Великолепный знаток военной истории, А Больных отмечает: «Германский флот отнесся к операции более серьезно, хотя, скорее всего, причиной этому было затянувшееся безделье».

В Балтийское море были отправлены главные силы Гохзеефлотте. Просмотрев список корабельного состава германских морских сил, выделенных для операции «Альбион», невольно начинаешь подозревать, что после «разгрома виртуального русского флота» (иначе не скажешь) германцы готовились к высадке на Британские острова Только нежелание расстреливать своих матросов, страдающих от голода, могло вынудить Берлин пригнать в свинцовые воды Балтики две эскадры дредноутов, девять легких крейсеров и пять флотилий миноносцев (51 морской истребитель).

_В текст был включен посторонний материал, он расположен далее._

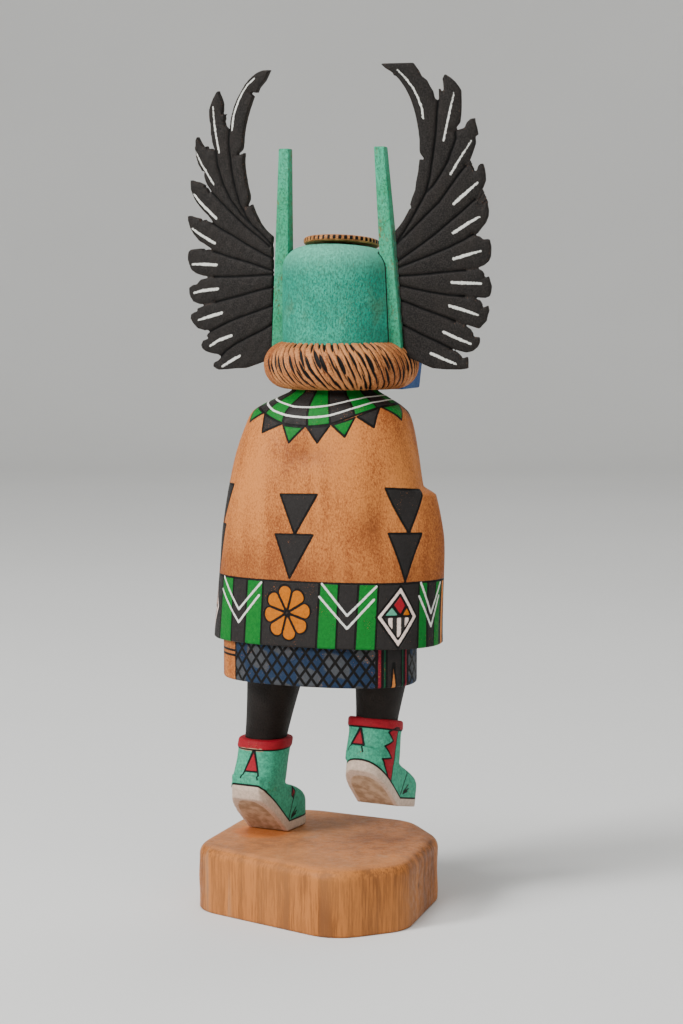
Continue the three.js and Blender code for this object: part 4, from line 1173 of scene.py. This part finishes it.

Для преодоления плотных минных полей этот флот получил почти 90 тральщиков. С воздуха корабли прикрывала авиация.

Экспедицию возглавлял вице–адмирал Эрхардт Шмидт, державший свой флаг на линейном крейсере «Мольтке». Среди флагманов эскадр оказался и скандально известный по севастопольской побудке 1914 года любитель острых ощущений адмирал Вильгельм Сушон, о чьих подвигах мы поговорим позже, в главе, посвященной крейсеру «Гебен». Наши черноморцы, в отличие от балтийцев, введя в строй свои дредноуты, очень быстро лишили вице–адмирала работы на Черноморском театре. Его флагманский «Гебен», загнанный в турецкие бухты, стал объектом тренировок русских минеров и английских летчиков. В море корабль выходить не рисковал. Адмирал Сушон мигом возвратился в Германию и охотно принял участие в балтийской авантюре. Весь этот пролог имеет самое прямое отношение к линкору «Цесаревич» (неподходящее для заслуженного корабля название «Гражданин» невольно не ложится на слух).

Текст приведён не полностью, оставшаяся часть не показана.